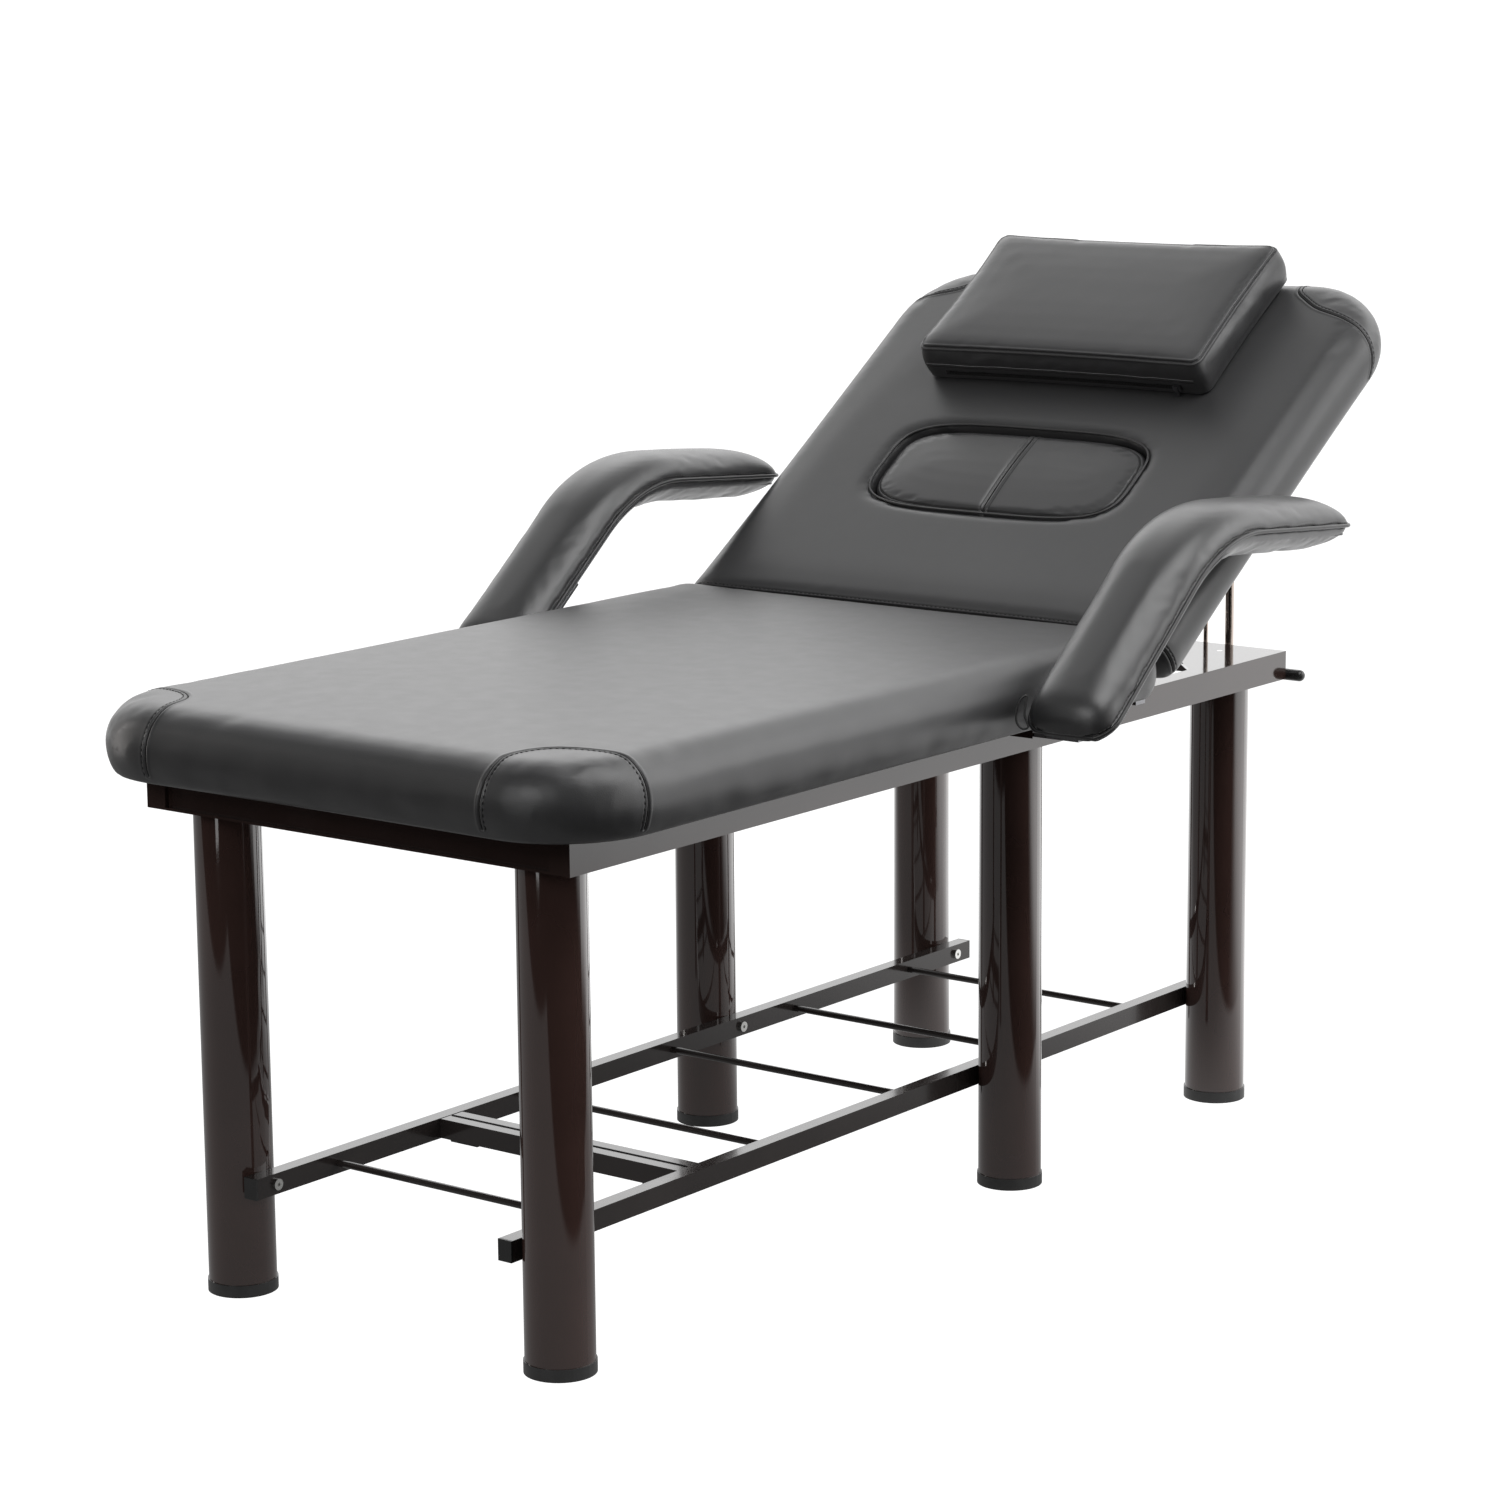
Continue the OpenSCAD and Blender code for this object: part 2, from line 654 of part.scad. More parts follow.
module hinge_arms() {
    x = rail_in - bracket_t - hinge_side_gap - hinge_arm_t / 2;
    low = back_board_low - arm_plate_t;
    reach = back_over_hinge + back_board_end_gap;
    on_back() color(steel_grey) for (side = [-1, 1]) {
        translate([side * x, 0, 0]) difference() {
            union() {
                pin_x(bracket_r, hinge_arm_t);
                along_x(hinge_arm_t) polygon([
                    [0, -bracket_r], [reach + hinge_arm_l, low - 2 * arm_plate_t],
                    [reach + hinge_arm_l, low],
                    [reach - 2 * arm_plate_t, low], [bracket_r / 2, bracket_r * sqrt(3) / 2]]);
            }
            pin_x(hinge_pin_r + run_gap, hinge_arm_t + 2 * cut);
        }
        translate([
            side * (x + hinge_arm_t / 2 - hinge_flange_w / 2),
            reach + hinge_arm_l / 2, low + arm_plate_t / 2])
            cube([hinge_flange_w, hinge_arm_l, arm_plate_t], center = true);
    }
}
arm_plate_t = 4;
hinge_arm_l = 110;
hinge_flange_w = 44;

module face_plug_base() {
    on_back() color(wood) translate([0, 0, back_low + sit_gap]) linear_extrude(plug_base_t)
        polygon(hole_outline(-plug_gap - sit_gap));
}

module face_plug_pad() {
    z0 = back_low + sit_gap + plug_base_t;
    z1 = back_top - plug_sunk;
    function plug_ring(grow, z) = lift(hole_outline(-plug_gap - grow), z);
    rings = [plug_ring(2 * sit_gap, z0), plug_ring(0, z0 + plug_round / 2),
        plug_ring(0, z1 - plug_round),
        for (a = [30, 60, 90]) plug_ring(plug_round * (1 - cos(a)), z1 - plug_round + plug_round * sin(a)),
        plug_ring(2.5 * plug_round, z1 + crown_h / 2), plug_ring(4 * plug_round, z1 + crown_h)];
    on_back() color(leather_black) skin(rings);
}

function pillow_outline(i, draw) = outline(pillow_w / 2 - i, pillow_y0 + i, pillow_y0 + pillow_len - i,
    pillow_r, pillow_r, draw, pillow_corner_n, pillow_side_n);

module pillow() {
    z1 = pillow_low + pillow_t;
    rings = concat(
        [for (p = side_profile(pillow_low, z1, pillow_edge, pillow_edge))
            lift(pillow_outline(p[0], side_draw), p[1])],
        [for (k = [1:crown_n]) lift(pillow_outline(pillow_edge + k * pillow_step, 0),
            z1 + pillow_crown * crown_shares[k])]);
    on_back() color(leather_black) skin(rings);
}
pillow_step = 26;
pillow_corner_n = 4;
pillow_side_n = 5;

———

Write down again the exact lines running from the beginning of the data to the line containing "hinge_flange_w = 44;", with both ends included.

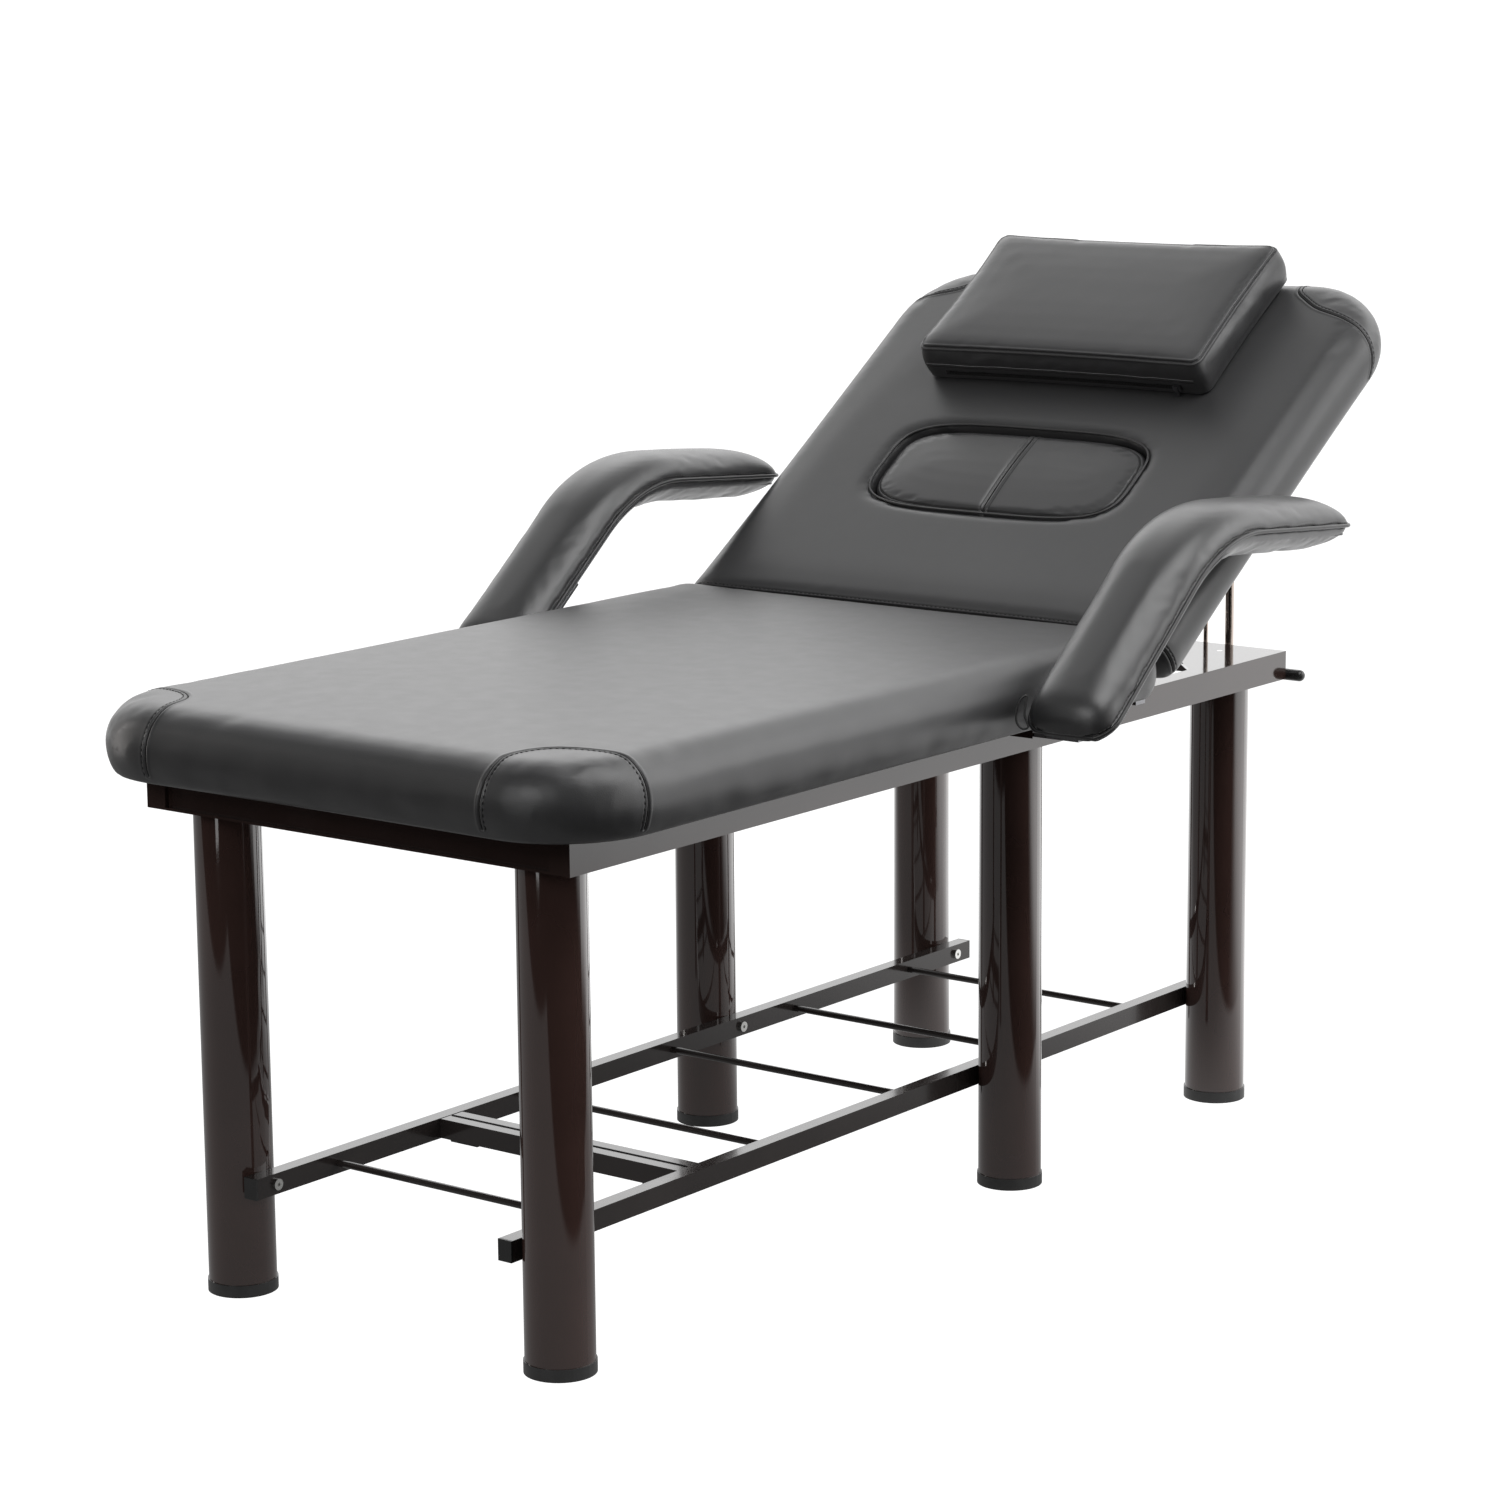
Continue the OpenSCAD and Blender code for this object: part 2, from line 654 of part.scad. More parts follow.
module hinge_arms() {
    x = rail_in - bracket_t - hinge_side_gap - hinge_arm_t / 2;
    low = back_board_low - arm_plate_t;
    reach = back_over_hinge + back_board_end_gap;
    on_back() color(steel_grey) for (side = [-1, 1]) {
        translate([side * x, 0, 0]) difference() {
            union() {
                pin_x(bracket_r, hinge_arm_t);
                along_x(hinge_arm_t) polygon([
                    [0, -bracket_r], [reach + hinge_arm_l, low - 2 * arm_plate_t],
                    [reach + hinge_arm_l, low],
                    [reach - 2 * arm_plate_t, low], [bracket_r / 2, bracket_r * sqrt(3) / 2]]);
            }
            pin_x(hinge_pin_r + run_gap, hinge_arm_t + 2 * cut);
        }
        translate([
            side * (x + hinge_arm_t / 2 - hinge_flange_w / 2),
            reach + hinge_arm_l / 2, low + arm_plate_t / 2])
            cube([hinge_flange_w, hinge_arm_l, arm_plate_t], center = true);
    }
}
arm_plate_t = 4;
hinge_arm_l = 110;
hinge_flange_w = 44;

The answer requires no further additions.